Which lines hold the word "handed"? Copy each of them from the material.

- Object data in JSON
◆ ◆ ◆ ◆ ◆

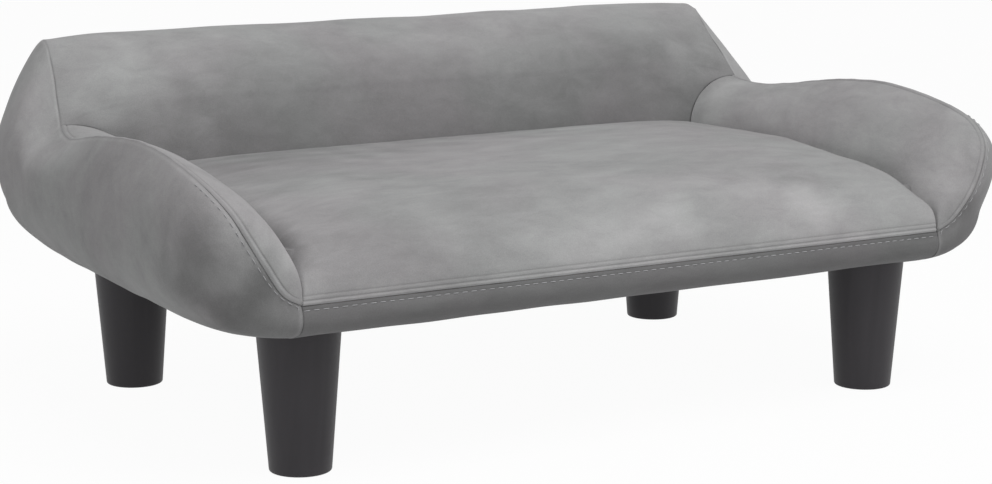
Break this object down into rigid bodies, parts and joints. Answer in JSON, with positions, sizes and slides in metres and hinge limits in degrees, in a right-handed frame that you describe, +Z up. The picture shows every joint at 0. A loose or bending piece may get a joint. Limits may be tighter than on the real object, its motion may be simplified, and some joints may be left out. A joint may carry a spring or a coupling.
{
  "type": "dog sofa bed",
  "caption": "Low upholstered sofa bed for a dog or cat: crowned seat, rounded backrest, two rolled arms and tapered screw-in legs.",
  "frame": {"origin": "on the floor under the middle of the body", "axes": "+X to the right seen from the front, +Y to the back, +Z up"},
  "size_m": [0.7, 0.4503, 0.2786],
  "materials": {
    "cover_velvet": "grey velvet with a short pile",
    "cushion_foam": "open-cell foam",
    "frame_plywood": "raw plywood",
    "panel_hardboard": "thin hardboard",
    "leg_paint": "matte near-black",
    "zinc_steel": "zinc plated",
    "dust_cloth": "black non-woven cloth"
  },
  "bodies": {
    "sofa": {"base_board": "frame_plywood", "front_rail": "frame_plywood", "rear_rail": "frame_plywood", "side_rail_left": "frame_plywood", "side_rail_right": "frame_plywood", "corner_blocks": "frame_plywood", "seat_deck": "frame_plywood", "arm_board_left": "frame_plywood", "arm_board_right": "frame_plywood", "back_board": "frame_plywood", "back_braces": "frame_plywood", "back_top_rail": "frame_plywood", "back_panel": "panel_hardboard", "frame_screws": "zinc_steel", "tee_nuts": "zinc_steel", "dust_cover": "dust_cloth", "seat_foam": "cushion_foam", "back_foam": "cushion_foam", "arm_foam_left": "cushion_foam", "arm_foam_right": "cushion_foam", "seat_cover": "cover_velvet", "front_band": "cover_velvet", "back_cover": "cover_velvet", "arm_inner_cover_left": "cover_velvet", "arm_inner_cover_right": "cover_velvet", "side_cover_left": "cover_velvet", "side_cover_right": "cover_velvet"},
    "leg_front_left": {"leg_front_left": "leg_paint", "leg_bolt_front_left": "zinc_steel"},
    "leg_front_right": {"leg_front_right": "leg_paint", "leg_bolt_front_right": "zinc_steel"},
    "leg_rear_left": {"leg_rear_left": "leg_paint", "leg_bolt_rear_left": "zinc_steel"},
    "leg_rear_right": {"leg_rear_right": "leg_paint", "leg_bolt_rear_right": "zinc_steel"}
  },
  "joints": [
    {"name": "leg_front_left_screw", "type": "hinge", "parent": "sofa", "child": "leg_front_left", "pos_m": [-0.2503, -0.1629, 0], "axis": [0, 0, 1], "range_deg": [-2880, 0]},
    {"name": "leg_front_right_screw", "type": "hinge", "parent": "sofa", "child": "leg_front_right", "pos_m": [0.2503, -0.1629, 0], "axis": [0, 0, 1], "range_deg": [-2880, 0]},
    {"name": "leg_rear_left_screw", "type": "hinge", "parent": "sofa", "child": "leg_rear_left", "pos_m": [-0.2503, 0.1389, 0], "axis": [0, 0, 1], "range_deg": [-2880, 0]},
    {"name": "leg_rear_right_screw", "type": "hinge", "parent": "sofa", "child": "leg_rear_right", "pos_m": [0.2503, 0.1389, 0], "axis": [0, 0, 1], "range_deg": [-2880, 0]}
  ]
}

◆ ◆ ◆ ◆ ◆

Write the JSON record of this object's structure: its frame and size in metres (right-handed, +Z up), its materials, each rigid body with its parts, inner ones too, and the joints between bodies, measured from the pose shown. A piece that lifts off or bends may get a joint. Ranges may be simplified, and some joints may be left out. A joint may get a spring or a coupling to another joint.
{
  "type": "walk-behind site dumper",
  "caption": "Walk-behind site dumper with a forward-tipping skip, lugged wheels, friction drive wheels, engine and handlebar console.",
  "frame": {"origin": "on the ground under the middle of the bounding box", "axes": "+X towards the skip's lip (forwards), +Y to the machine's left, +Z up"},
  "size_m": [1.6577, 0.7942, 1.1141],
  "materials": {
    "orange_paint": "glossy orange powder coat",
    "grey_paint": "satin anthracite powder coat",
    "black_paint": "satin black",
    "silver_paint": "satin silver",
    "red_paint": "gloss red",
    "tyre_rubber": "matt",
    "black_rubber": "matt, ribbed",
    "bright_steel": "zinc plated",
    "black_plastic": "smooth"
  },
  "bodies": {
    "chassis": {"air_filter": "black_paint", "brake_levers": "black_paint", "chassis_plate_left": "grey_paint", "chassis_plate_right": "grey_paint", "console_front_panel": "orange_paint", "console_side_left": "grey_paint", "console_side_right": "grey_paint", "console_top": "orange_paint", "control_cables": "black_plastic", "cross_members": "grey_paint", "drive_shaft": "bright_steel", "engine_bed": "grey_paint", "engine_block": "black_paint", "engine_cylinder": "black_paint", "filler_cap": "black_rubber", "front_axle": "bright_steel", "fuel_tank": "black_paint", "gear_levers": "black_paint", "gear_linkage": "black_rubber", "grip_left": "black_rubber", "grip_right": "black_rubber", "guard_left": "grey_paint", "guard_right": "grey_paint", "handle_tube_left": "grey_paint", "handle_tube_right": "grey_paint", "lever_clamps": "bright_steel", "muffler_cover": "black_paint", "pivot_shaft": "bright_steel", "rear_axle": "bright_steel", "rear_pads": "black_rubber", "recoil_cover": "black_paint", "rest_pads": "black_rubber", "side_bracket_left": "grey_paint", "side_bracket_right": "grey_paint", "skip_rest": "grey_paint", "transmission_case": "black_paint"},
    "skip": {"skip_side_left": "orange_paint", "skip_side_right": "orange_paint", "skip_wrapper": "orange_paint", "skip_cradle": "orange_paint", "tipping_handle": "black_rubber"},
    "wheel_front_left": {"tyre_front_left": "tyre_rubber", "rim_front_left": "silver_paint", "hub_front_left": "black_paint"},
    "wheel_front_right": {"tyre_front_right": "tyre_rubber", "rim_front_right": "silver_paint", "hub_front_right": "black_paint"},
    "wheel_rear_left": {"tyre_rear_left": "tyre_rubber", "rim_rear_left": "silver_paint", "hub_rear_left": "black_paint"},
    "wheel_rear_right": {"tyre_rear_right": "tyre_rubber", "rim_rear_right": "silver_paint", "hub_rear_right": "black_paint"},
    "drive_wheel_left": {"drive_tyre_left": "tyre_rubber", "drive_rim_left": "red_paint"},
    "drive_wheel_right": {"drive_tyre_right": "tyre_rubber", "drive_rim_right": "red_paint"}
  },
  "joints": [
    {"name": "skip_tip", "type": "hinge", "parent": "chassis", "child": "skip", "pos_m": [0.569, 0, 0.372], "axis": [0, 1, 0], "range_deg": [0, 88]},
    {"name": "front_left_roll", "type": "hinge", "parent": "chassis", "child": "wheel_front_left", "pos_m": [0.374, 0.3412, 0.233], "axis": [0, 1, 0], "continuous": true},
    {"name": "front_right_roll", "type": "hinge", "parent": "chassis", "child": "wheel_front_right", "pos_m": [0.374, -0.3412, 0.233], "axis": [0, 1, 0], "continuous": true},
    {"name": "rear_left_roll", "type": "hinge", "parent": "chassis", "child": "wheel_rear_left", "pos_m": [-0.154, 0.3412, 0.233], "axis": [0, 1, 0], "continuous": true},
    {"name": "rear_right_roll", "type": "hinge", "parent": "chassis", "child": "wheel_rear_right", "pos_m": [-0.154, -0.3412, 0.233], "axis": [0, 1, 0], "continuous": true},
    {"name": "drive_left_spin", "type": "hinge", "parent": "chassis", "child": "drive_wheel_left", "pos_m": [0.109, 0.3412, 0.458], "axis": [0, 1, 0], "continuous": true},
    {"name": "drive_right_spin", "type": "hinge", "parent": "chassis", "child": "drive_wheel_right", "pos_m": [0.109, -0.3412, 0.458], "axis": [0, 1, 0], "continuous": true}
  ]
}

◆ ◆ ◆ ◆ ◆

- RESPONSE
Break this object down into rigid bodies, parts and joints. Answer in JSON, with positions, sizes and slides in metres and hinge limits in degrees, in a right-handed frame that you describe, +Z up. The picture shows every joint at 0. A loose or bending piece may get a joint. Limits may be tighter than on the real object, its motion may be simplified, and some joints may be left out. A joint may carry a spring or a coupling.
Write the JSON record of this object's structure: its frame and size in metres (right-handed, +Z up), its materials, each rigid body with its parts, inner ones too, and the joints between bodies, measured from the pose shown. A piece that lifts off or bends may get a joint. Ranges may be simplified, and some joints may be left out. A joint may get a spring or a coupling to another joint.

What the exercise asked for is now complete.